Honey is good for you, and it’s a nice natural substitute for sweeteners like table sugar or high-fructose corn syrup. But it’s good for bees as well–and vitally important to their well-being, as it turns out. Honey contributes a detoxifying effect that can protect bees from pesticides.
For American agriculture, bees are valuable not for their honey, but for their pollination services–without them, you wouldn’t have almonds, blueberries, tomatoes and a long list of other crucial crops. For this reason, bees are often hired out by the hive to pollinate farmers’ fields. That means they are exposed to a wide range of pesticides meant to ward off other insects. But honeybees throughout North America have been dying by the millions for a decade now, often simply disappearing from their hives never to return. The phenomenon now known as colony collapse disorder has many possible culprits, from pathogens to pesticides.

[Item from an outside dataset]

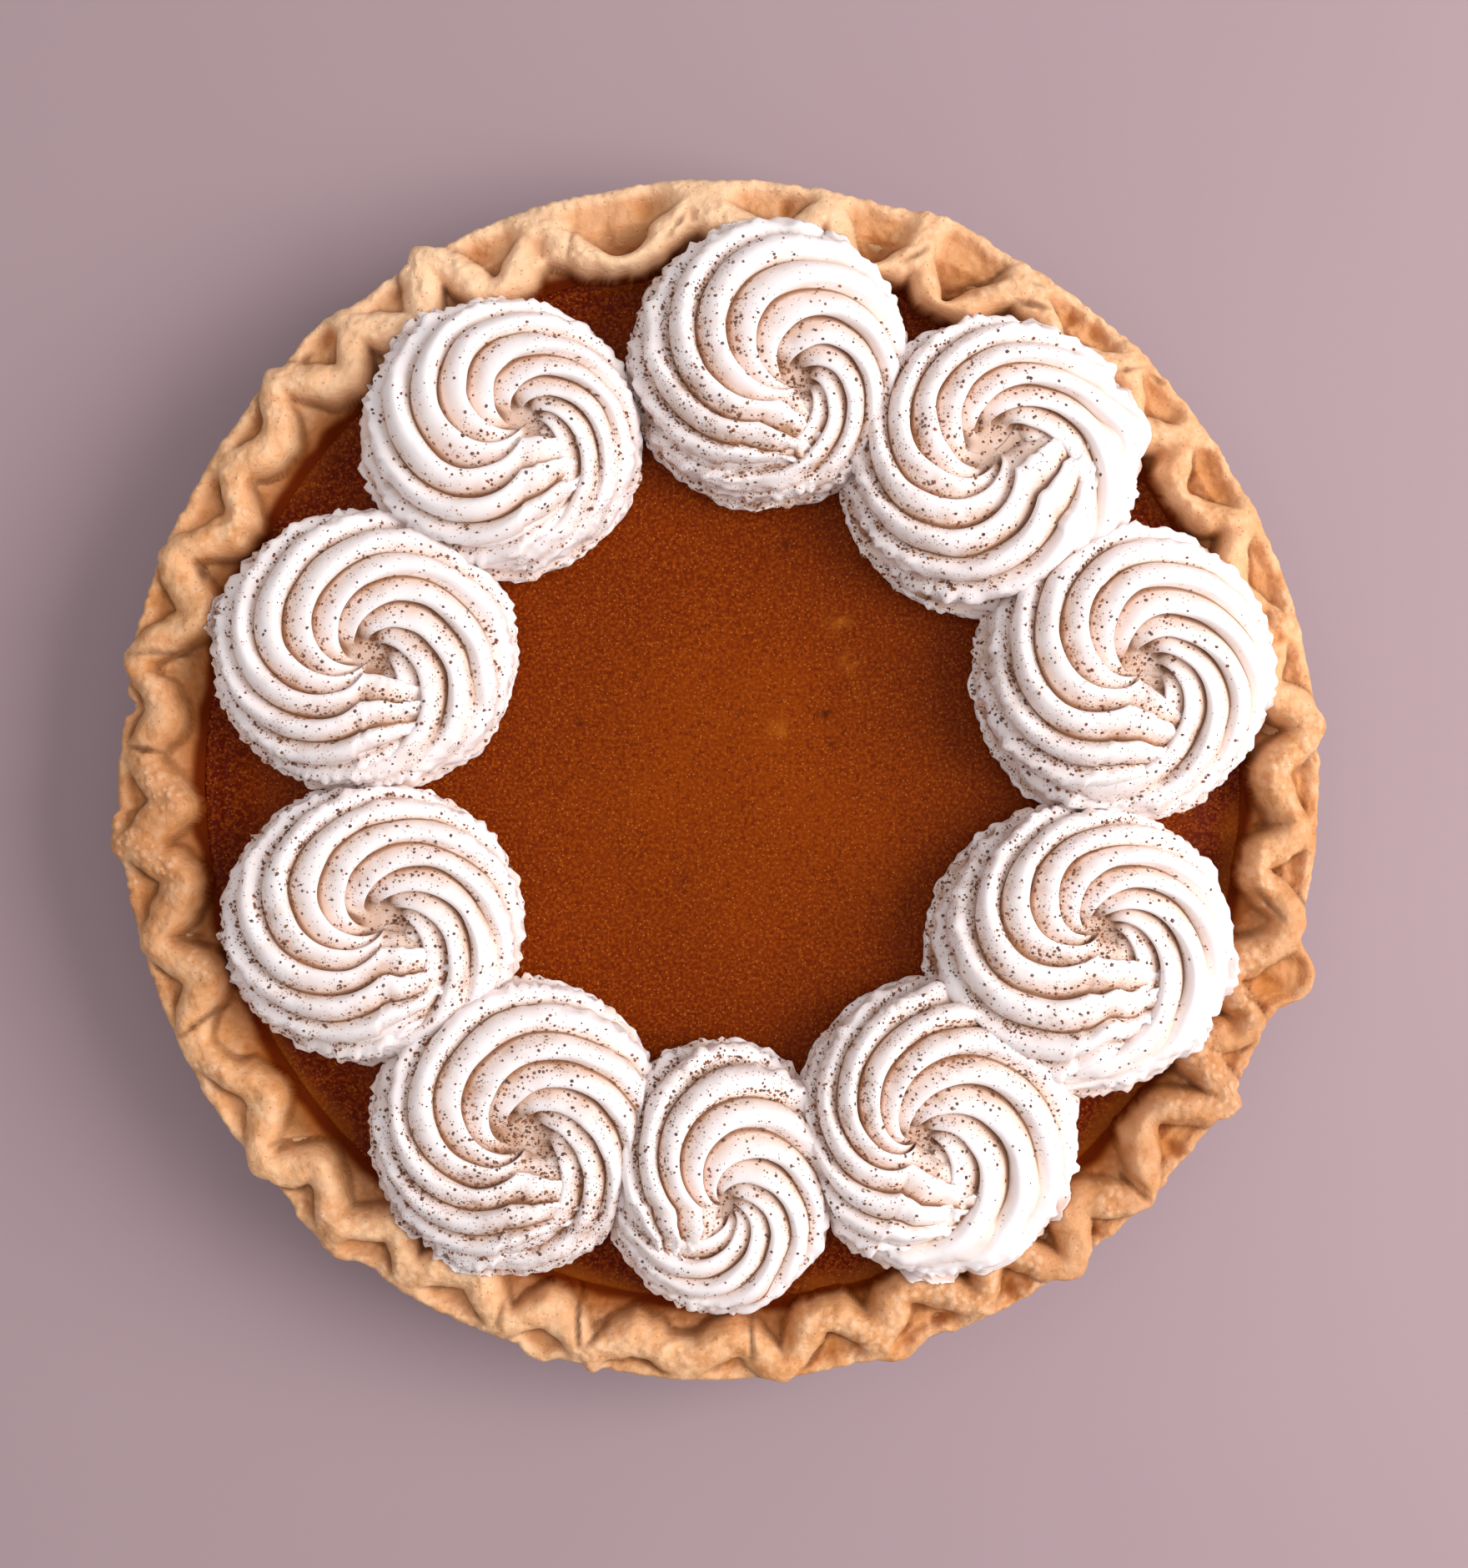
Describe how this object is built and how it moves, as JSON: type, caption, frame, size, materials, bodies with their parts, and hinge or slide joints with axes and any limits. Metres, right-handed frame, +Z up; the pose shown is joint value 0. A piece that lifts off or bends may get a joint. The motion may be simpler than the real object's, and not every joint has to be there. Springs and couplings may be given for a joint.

Researchers are making headway in mapping the genes that help bees overcome these obstacles, including which genes help them safely break down pesticides. Now researchers have identified several compounds that help turn on those genes. They’re present in honey, something commercial bees don’t get to keep–their food supply is taken for human use, and bees are feed sweet substitutes like corn syrup.
Wenfu Mao and colleagues found three compounds in honey that increase the expression of a gene that helps bees metabolize pesticides. The most important chemical is something called p-coumaric acid, which is found in pollen cells. By eating honey, which contains pollen, the bees are exposed to a compound that basically boosts their ability to break down dangerous chemicals. So honey substitutes like high-fructose corn syrup may compromise their health.
Scientists knew pollen ingestion helps bee health, but they haven’t been sure why. This study pinpoints one crucial reason.
“After comprehensive testing and development, p-coumaric acid may find use as an additive to honey substitutes to allow beekeepers to maintain colonies during food shortages,” the authors write, “without compromising the ability of their bees to defend themselves against the pesticides and pathogens that currently bedevil beekeeping in the United States.”
The paper is in this week’s issue of the Proceedings of the National Academy of Sciences.